Last minute addition to this issue of Buncha Books:
Math Curse by Jon Scieszka and Lane Smith is a children's book that I heard of somewhere along the line that sounded interesting, so I
Bookmooched it. It arrived yesterday and I read it to my middle two kids last night before bed. LOVED it! If you're a math geek like I occasionally impersonate or even if you spent your school career in fear of math, you will find this book really amusing. It's about a kid who thinks his math teacher, Mrs. Fibonacci, put a math curse on him because he can't stop thinking of EVERYTHING as a math problem.
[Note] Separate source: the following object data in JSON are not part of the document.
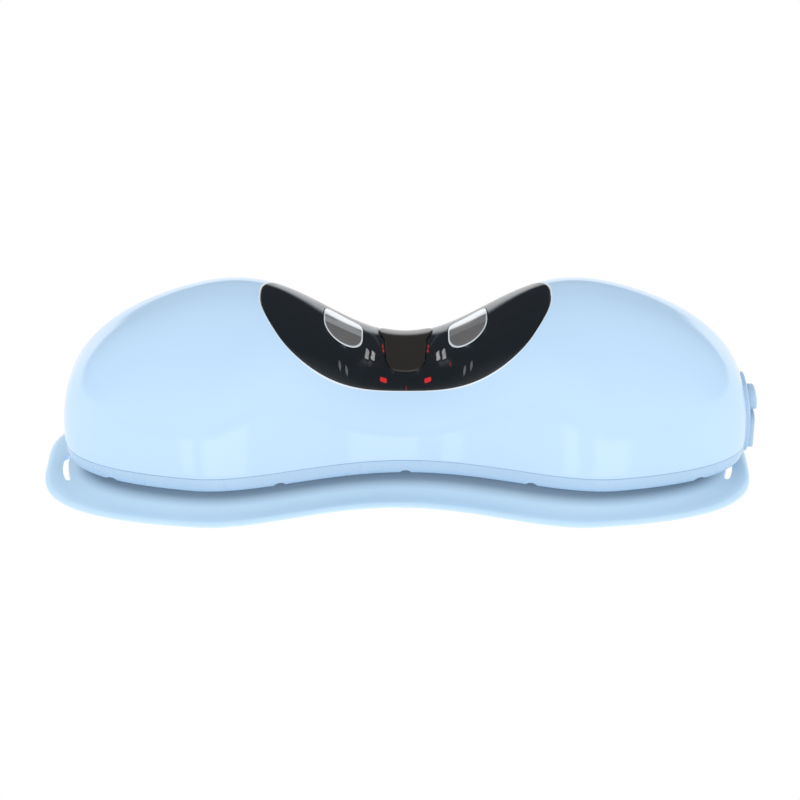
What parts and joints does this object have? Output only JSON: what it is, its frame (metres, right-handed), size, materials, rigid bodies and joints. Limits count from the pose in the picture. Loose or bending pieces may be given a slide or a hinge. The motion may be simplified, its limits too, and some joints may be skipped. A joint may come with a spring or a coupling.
{
  "type": "eye massager mask",
  "caption": "Rigid two-lobed eye massage mask with a soft face skirt, smoked control window over the nose saddle, press keys, side button and hinged port cover.",
  "frame": {"origin": "middle of the whole mask in plan, on the plane the face skirt rests on", "axes": "+X to the temple end with the button and port, -Y to the nose side, +Z out of the front of the mask, away from the face"},
  "size_m": [0.2025, 0.0884, 0.0527],
  "materials": {
    "sky_gloss": "high gloss sky blue",
    "sky_satin": "satin sky blue",
    "sky_silicone": "matte silicone",
    "smoked_window": "smoked, polished",
    "silver_key": "polished",
    "black_plastic": "matte",
    "grey_plastic": "matte",
    "pad_liner": "soft liner",
    "heat_film": "printed film",
    "board_green": "satin",
    "steel": "bright",
    "cell_wrap": "satin wrap",
    "red_lamp": "clear red",
    "clear_tube": "clear"
  },
  "bodies": {
    "mask_body": {"front_shell": "sky_gloss", "rear_frame": "sky_satin", "face_skirt": "sky_silicone", "bridge_window": "smoked_window", "bridge_tray": "black_plastic", "left_switch": "steel", "right_switch": "steel", "power_switch": "steel", "key_board": "board_green", "face_panel": "grey_plastic", "left_air_bag": "clear_tube", "right_air_bag": "clear_tube", "left_heat_film": "heat_film", "right_heat_film": "heat_film", "left_eye_pad": "pad_liner", "right_eye_pad": "pad_liner", "chassis_plate": "grey_plastic", "pump_motor": "steel", "pump_head": "black_plastic", "air_valve": "black_plastic", "pump_hose": "clear_tube", "left_air_hose": "clear_tube", "right_air_hose": "clear_tube", "battery": "cell_wrap", "main_board": "board_green", "left_speaker": "black_plastic", "right_speaker": "black_plastic", "left_shaker_motor": "steel", "right_shaker_motor": "steel", "side_bezel": "sky_satin", "side_switch": "steel", "usb_port": "steel", "frame_screw_1": "steel", "frame_screw_2": "steel", "frame_screw_3": "steel", "frame_screw_4": "steel", "lamp_1": "red_lamp", "lamp_2": "red_lamp", "lamp_3": "red_lamp", "lamp_4": "red_lamp", "lamp_5": "red_lamp", "lamp_6": "red_lamp", "lamp_7": "red_lamp", "lamp_8": "red_lamp", "window_pin_1": "steel", "window_pin_2": "steel", "window_pin_3": "steel", "window_pin_4": "steel"},
    "power_key": {"power_key": "smoked_window"},
    "left_key": {"left_key": "silver_key"},
    "right_key": {"right_key": "silver_key"},
    "side_button": {"side_button": "sky_satin"},
    "port_cover": {"port_cover": "sky_satin"},
    "left_shaker_weight": {"left_shaker_weight": "steel"},
    "right_shaker_weight": {"right_shaker_weight": "steel"},
    "pump_crank": {"pump_crank": "steel"}
  },
  "joints": [
    {"name": "power_key_press", "type": "slide", "parent": "mask_body", "child": "power_key", "axis": [0, 0, -1], "range_m": [0, 0.0007], "stiffness_N_per_m": 700},
    {"name": "left_key_press", "type": "slide", "parent": "mask_body", "child": "left_key", "axis": [0, 0, -1], "range_m": [0, 0.0007], "stiffness_N_per_m": 700},
    {"name": "right_key_press", "type": "slide", "parent": "mask_body", "child": "right_key", "axis": [0, 0, -1], "range_m": [0, 0.0007], "stiffness_N_per_m": 700},
    {"name": "side_button_press", "type": "slide", "parent": "mask_body", "child": "side_button", "axis": [-1, 0, 0], "range_m": [0, 0.0008], "stiffness_N_per_m": 700},
    {"name": "port_cover_open", "type": "hinge", "parent": "mask_body", "child": "port_cover", "pos_m": [0.09945, 0.007, 0.0127], "axis": [0, 0, 1], "range_deg": [0, 110]},
    {"name": "left_shaker_spin", "type": "hinge", "parent": "mask_body", "child": "left_shaker_weight", "pos_m": [-0.07815, 0, 0.0261], "axis": [0, 1, 0], "continuous": true},
    {"name": "right_shaker_spin", "type": "hinge", "parent": "mask_body", "child": "right_shaker_weight", "pos_m": [0.08085, 0, 0.0261], "axis": [0, 1, 0], "continuous": true},
    {"name": "pump_crank_spin", "type": "hinge", "parent": "mask_body", "child": "pump_crank", "pos_m": [-0.03215, 0.012, 0.0293], "axis": [1, 0, 0], "continuous": true}
  ]
}
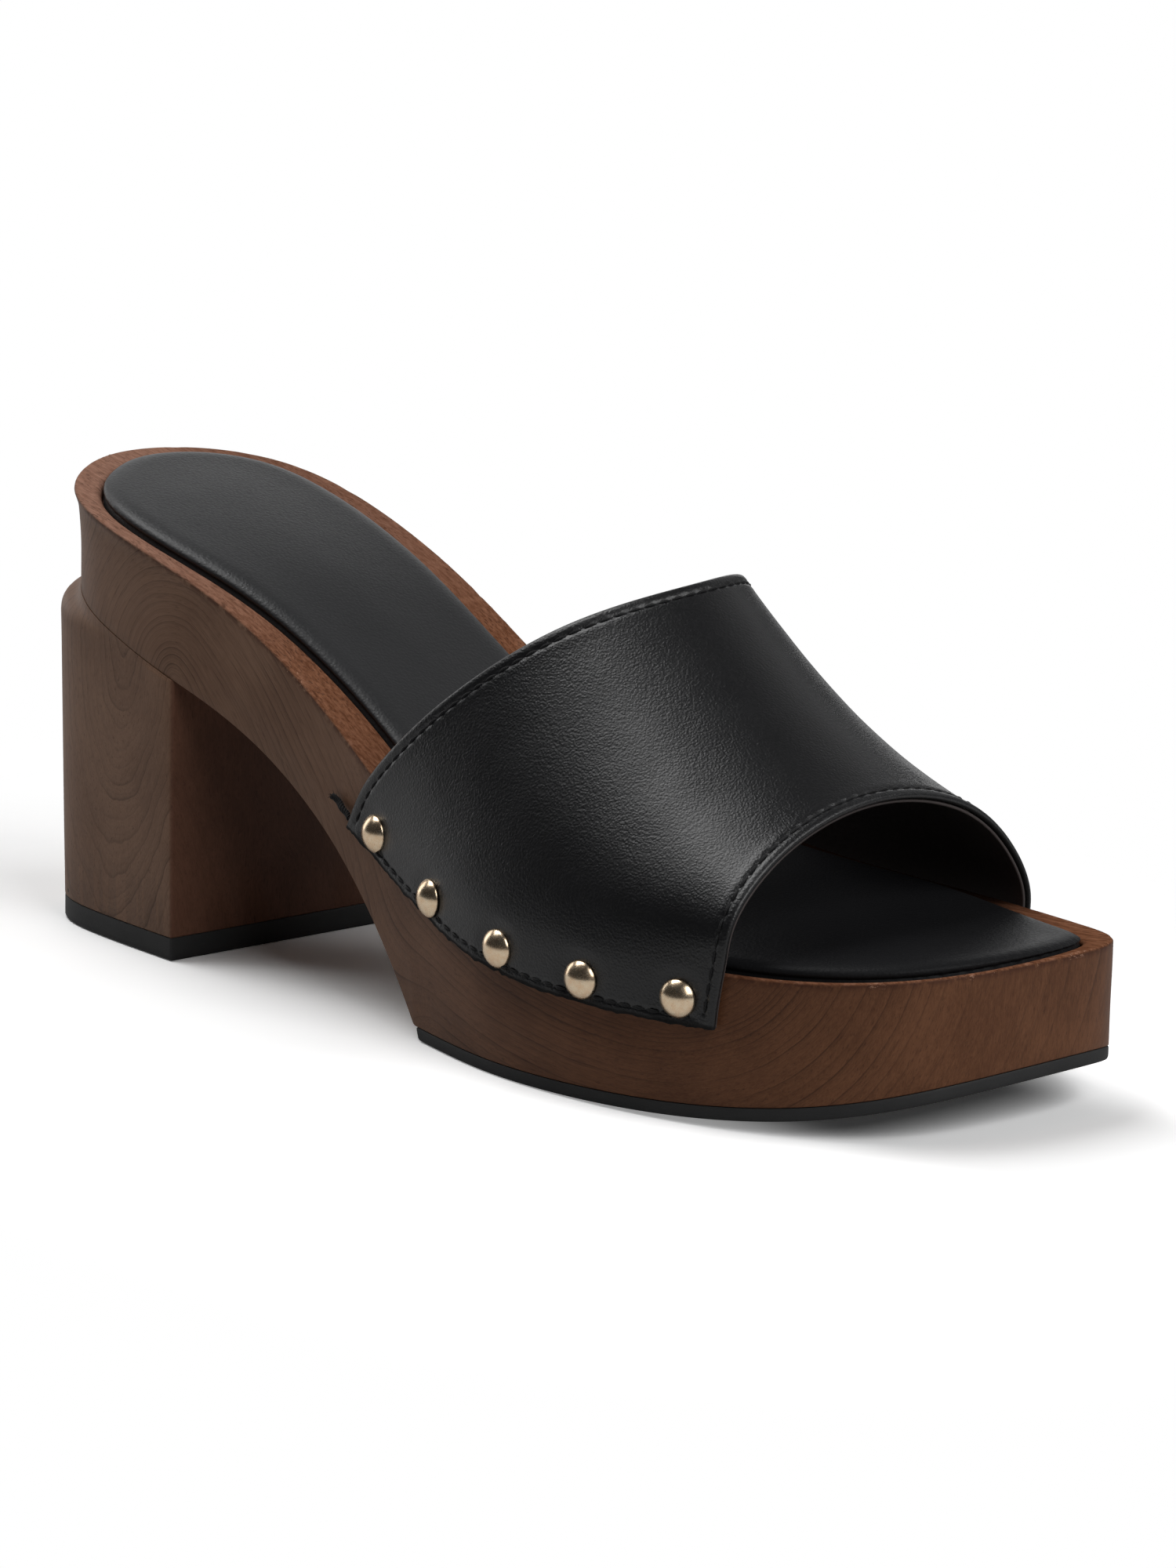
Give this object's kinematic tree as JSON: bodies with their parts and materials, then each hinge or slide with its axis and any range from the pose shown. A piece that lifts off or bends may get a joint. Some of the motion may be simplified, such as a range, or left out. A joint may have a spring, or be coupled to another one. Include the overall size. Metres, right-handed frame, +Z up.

It's a fun book and your kids may enjoy actually figuring out some of the problems, like:
I pull out my money.
I have a $5 bill, a $1 bill, a quarter, and a penny. George Washington is on both the quarter and the $1 bill. Abraham Lincoln is on both the penny and the $5 bill.
So which is true:
a. 1 Washington equals 25 Lincolns.
b. 5 Washingtons equal 1 Lincoln.
c. 1 Washington equals 100 Lincolns.
d. 1 Lincoln equals 20 Washingtons.
Don't forget to show your work.
Extra credit: How do you think Thomas Jefferson feels about all of this?
By the end of the day the kid feels like this:
I am now a raving math lunatic.
What if this keeps up for a whole year?
How many minutes of math madness would that be?
"What's your problem?" says my sister.
"365 days x 24 hours x 60 minutes," I snarl.
My kids both thought this book was great! I can't wait to read it again.